Jonathan Lord was a hugely popular Hollywood leading man throughout the '30s, '40s, and '50s. There wasn't a genre he didn't conquer, and there wasn't a famous literary character he didn't play. As age began to catch up with him, he withdrew behind the walls of his palatial estate high in the hills above Sunset Boulevard, with his friend and manservant Bobby Milestone and copies of his old films. However, thirty years into his self-imposed, lonely and bitter retirement, Lord's youth is restored and his granted the power to assume the form of any character or creature he ever portrayed on film by a mysterious spirit who has chosen him to battle an ancient evil that threatens to consume the world.


"Silver Blade" is a highly creative 12-issue series that deals with such mattters as pre-destiny, reincarnation, the nature of reality, and the lines between good and evil.
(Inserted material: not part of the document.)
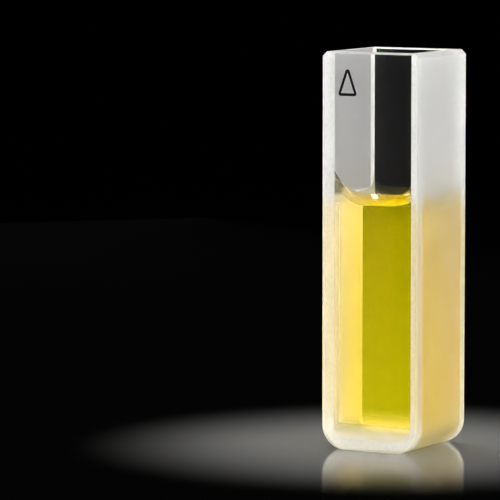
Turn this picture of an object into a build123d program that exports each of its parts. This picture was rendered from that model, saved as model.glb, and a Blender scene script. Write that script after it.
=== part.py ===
from build123d import *
from math import pi, sin
import os

# Square fused-quartz cuvette, open at the top, holding a yellow sample. Millimetres.
# The cell is three pieces of quartz fused together: a U-shaped frame that is ground on its
# outside, and a polished window plate on its front and on its back. Light passes along Y.
# The origin is the middle of the foot and +Z is up.

# Cavity: its length along the light, and its width between the ground side walls
path_length = 10.0
cavity_width = 10.0
cavity_radius = 1.65

# Walls round the cavity
window_thickness = 1.25
side_wall = 1.25
floor_thickness = 1.25

# Outside of the cell
cell_height = 46.5
foot_radius = 2.9
top_corner_cut = 0.55
edge_bevel = 0.2

# Sample: height of the middle of its surface, how far it climbs at the windows and at the side
# walls, and how much further in a corner, with the front left corner wetted higher than the rest
sample_level = 28.15
window_climb = 1.9
side_climb = 1.6
corner_climb = 1.3
front_left_climb = 2.5

# Shape of that climb: the part of it that is a shallow bowl, and how steep the rest is, where a
# higher power keeps the climb closer to the wall or the corner
bowl_share = 0.4
climb_power = 8
corner_power = 10
front_left_power = 3

# Grid of the sample's surface, which runs a little past the walls before they trim it
surface_margin = 0.02
surface_points = 25

cell_width = cavity_width + 2 * side_wall
wall_to_middle = path_length / 2


def cell_outline(plane):
    """Outline of all three quartz pieces: rounded at the foot, cut at the top corners."""
    with BuildSketch(plane) as outline:
        Rectangle(cell_width, cell_height, align=(Align.CENTER, Align.MIN))
        fillet(outline.vertices().group_by(Axis.Y)[0], foot_radius)
        chamfer(outline.vertices().group_by(Axis.Y)[-1], top_corner_cut)
    return outline.sketch


def cavity_outline(plane):
    """Section of the cavity: a floor with rounded corners, straight walls and an open mouth."""
    with BuildSketch(plane) as outline:
        with Locations((0, floor_thickness)):
            Rectangle(cavity_width, cell_height - floor_thickness, align=(Align.CENTER, Align.MIN))
        fillet(outline.vertices().group_by(Axis.Y)[0], cavity_radius)
    return outline.sketch


def climb(place, length):
    """Climb of the liquid at a place between two walls, from 0 half way up to 1 at either wall.

    With s as the share of the way to the wall, it is a shallow bowl that goes as the square of s,
    and a steep rise next to the wall that goes as a high power of s.
    """
    share = abs(2 * place / length)
    return bowl_share * share**2 + (1 - bowl_share) * share**climb_power


def surface_height(x, y):
    """Height of the sample's surface, which climbs at each wall and more where two walls meet.

    The climb at the side walls fades out as that at the windows takes over, so that the liquid
    meets a window along a level line. The climb in a corner goes as a power of the shares of the
    way to its two walls.
    """
    at_window = climb(y, path_length)
    at_side_wall = climb(x, cavity_width) * (1 - at_window)
    at_front_left = x < 0 and y < 0
    lift = front_left_climb if at_front_left else corner_climb
    power = front_left_power if at_front_left else corner_power
    in_corner = abs(4 * x * y / (cavity_width * path_length)) ** power
    at_walls = window_climb * at_window + side_climb * at_side_wall
    return sample_level + at_walls + lift * in_corner


def across(length):
    """Places from just outside one wall to just outside the other, closer together by the walls.

    They are the sines of even steps, so that the grid is finest where the surface is steepest.
    """
    reach = length / 2 + surface_margin
    steps = [2 * step / (surface_points - 1) - 1 for step in range(surface_points)]
    return [reach * sin(step * pi / 2) for step in steps]


# U-shaped frame: two side walls and the floor in one piece, as deep as the light path is long
with BuildPart() as u_frame:
    extrude(cell_outline(Plane.front), amount=wall_to_middle, both=True)
    extrude(cavity_outline(Plane.front), amount=wall_to_middle, both=True, mode=Mode.SUBTRACT)

u_frame.part.label = "u_frame"

os.makedirs("parts", exist_ok=True)
export_step(u_frame.part, "parts/u_frame.step")

# Windows: flat plates fused to the frame, with a fine bevel round the face that looks outwards
for side, facing in (("front", Plane.front), ("back", Plane.back)):
    with BuildPart() as window:
        extrude(cell_outline(facing.offset(wall_to_middle)), amount=window_thickness)
        outer_face = window.faces().sort_by(Axis((0, 0, 0), facing.z_dir))[-1]
        chamfer(outer_face.edges(), edge_bevel)
    window.part.label = f"{side}_window"
    export_step(window.part, f"parts/{side}_window.step")

# Sample: it fills the cavity from the floor and the walls up to its curved surface
surface = Face.make_surface_from_array_of_points(
    [[(x, y, surface_height(x, y)) for y in across(path_length)] for x in across(cavity_width)],
    min_deg=3,
)

with BuildPart() as sample:
    extrude(cavity_outline(Plane.front), amount=wall_to_middle, both=True)
    extrude(surface, amount=cell_height, dir=(0, 0, 1), mode=Mode.SUBTRACT)

sample.part.label = "sample"
export_step(sample.part, "parts/sample.step")
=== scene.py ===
"""Square fused-quartz cuvette, open at the top, holding a yellow sample.

Each finished piece replaces the CAD node of the same name. Lengths are in millimetres here and are
turned to metres where a mesh, a lamp or the camera is made. The cell stands on z = 0, light passes
through it along Y, and the marked window faces -Y.
"""

from math import cos, pi, radians, sin, sqrt

import bmesh
import bpy
import numpy as np
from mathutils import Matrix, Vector


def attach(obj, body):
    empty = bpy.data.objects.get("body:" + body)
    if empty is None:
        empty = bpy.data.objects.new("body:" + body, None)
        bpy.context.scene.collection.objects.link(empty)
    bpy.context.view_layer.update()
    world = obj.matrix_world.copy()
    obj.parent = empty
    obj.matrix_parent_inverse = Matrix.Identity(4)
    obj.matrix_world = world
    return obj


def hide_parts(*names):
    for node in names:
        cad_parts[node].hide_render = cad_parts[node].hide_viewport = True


MM = 0.001

# The cell, as in the CAD
half_cell = 6.25
cell_height = 46.5
half_cavity = 5.0
wall = 1.25
cavity_radius = 1.65
top_corner_cut = 0.55
edge_bevel = 0.2

# The sample: height of the middle of its surface, and how it climbs at the walls and the corners
sample_level = 28.15
window_climb = 1.9
side_climb = 1.6
corner_climb = 1.3
front_left_climb = 2.5
bowl_share = 0.4
climb_power = 8
corner_power = 10
front_left_power = 3

# The sample reaches this far into the quartz, so that light crosses from one to the other with
# no film of air between them
wetting_overlap = 0.02

# The frame stops this far short of each window, so that no two of their faces share one plane
joint_gap = 0.01

# Centres of the cavity's rounded floor corners, which the foot's corners share
corner_x = half_cavity - cavity_radius
corner_z = wall + cavity_radius

# Grid steps round a quarter circle, across the flat of the floor, along the sample and the frame
# from front to back, and up the sample
arc_steps = 32
flat_steps = 28
depth_steps = 72
frame_steps = 8
height_steps = 12

# Extra rows of points up a side wall: just above its floor corner, half way, and below its cut
row_above_corner, middle_row, row_below_cut = 0.4, 24.0, 1.0

# Two faces that meet at more than this angle have a sharp edge between them
sharp_angle = radians(30)

# Orientation mark: a triangle in a box on the front window, its line, its film of enamel, its
# rounded corners and the steps round each of them
mark_left, mark_right = -4.2, -1.6
mark_bottom, mark_top = 41.4, 45.1
mark_line = 0.32
mark_film = 0.015
mark_corner = 0.3
mark_steps = 12

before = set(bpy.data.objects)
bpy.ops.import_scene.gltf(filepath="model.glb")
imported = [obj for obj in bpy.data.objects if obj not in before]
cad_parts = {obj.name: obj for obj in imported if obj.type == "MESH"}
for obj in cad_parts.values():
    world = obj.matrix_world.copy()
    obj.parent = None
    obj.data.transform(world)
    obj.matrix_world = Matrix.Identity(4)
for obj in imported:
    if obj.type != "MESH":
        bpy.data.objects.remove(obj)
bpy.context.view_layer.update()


# Shapes

def climb(place, length):
    """Climb of the liquid between two walls, 0 half way and 1 at a wall.

    With s as the share of the way to the wall, it is a bowl that goes as s squared and a rise
    next to the wall that goes as s to a high power.
    """
    share = np.abs(2 * place / length)
    return bowl_share * share**2 + (1 - bowl_share) * share**climb_power


def surface_height(x, y):
    """Height of the sample: its level, plus the climb at the walls, plus the climb in the corner.

    The climb at the side walls fades out as that at the windows takes over. The climb in a corner
    goes as a power of the shares of the way to its two walls, and the front left corner is wetted
    higher than the rest.
    """
    at_window = climb(y, 2 * half_cavity)
    at_side_wall = climb(x, 2 * half_cavity) * (1 - at_window)
    at_front_left = (x < 0) & (y < 0)
    lift = np.where(at_front_left, front_left_climb, corner_climb)
    power = np.where(at_front_left, front_left_power, corner_power)
    in_corner = (np.abs(x * y) / half_cavity**2) ** power
    at_walls = window_climb * at_window + side_climb * at_side_wall
    return sample_level + at_walls + lift * in_corner


def floor_section(radius):
    """Rounded corner, flat and rounded corner of the cavity's floor, as x, z and the direction
    outwards. A corner is a quarter circle: its centre less radius times the cosine and sine."""
    turn = np.linspace(0, pi / 2, arc_steps + 1)
    flat = np.linspace(-corner_x, corner_x, flat_steps + 1)[1:-1]
    out_x = np.concatenate([-np.cos(turn), 0 * flat, np.cos(turn[::-1])])
    out_z = np.concatenate([-np.sin(turn), 0 * flat - 1, -np.sin(turn[::-1])])
    centre_x = np.concatenate([0 * turn - corner_x, flat, 0 * turn + corner_x])
    return centre_x + radius * out_x, corner_z + radius * out_z, out_x, out_z


def wall_levels(inset):
    """Heights of the rows of points up a side wall, from its floor corner to the top edge. The
    last two are the ends of the cut corner, which moves in with the inset as a mitre does."""
    cut_end = cell_height - top_corner_cut - (sqrt(2) - 1) * inset
    return np.array([
        corner_z, corner_z + row_above_corner, middle_row,
        cut_end - row_below_cut, cut_end, cell_height - inset,
    ])


def cavity_path(inset):
    """Cavity outline from the top of the left wall, down, across the floor and up the right wall,
    as points (x, z) and their outward directions."""
    levels = wall_levels(inset)[:0:-1]
    x, z, out_x, out_z = floor_section(cavity_radius)
    side = np.full(levels.shape, half_cavity)
    points = np.stack([
        np.concatenate([-side, x, side]),
        np.concatenate([levels, z, levels[::-1]]),
    ], 1)
    outward = np.stack([
        np.concatenate([0 * side - 1, out_x, 0 * side + 1]),
        np.concatenate([0 * side, out_z, 0 * side]),
    ], 1)
    return points, outward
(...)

It is a highly entertaining story of great depth, and it's a shame that it's never been reprinted in graphic novel form, given the crap that has been reprinted. ("Death of Superman"? "Batman: No Man's Land"? These were nothing but third-rate, elaborate advertising stunts.) It's an extremely intelligent series from a writer who has never really received the acknowledgement from comic book fans that I think he deserves. Bates' 100+ issues run on "The Flash" during the 70s and 80s is one that is criminally underrated, and "Silverblade" is a prime example of the fact that mature comic book storytelling existed before someone hit on the idea of marketing it.

One of the best aspects of the writing in "Silverblade" is that Bates uses Bobby Milestone--a former child actor whose life has been a string of failures since his movie career faded--as the primary point of view character in the story. Bobby stands apart from Lord's new life, and he remains very suspicious of what is happening, serving as the perfect "stand-in" for the reader as the tale unfolds. Milestone also becomes the anchor point when the series takes a couple of very strange and unexpected twists toward the end--daring twists, actually.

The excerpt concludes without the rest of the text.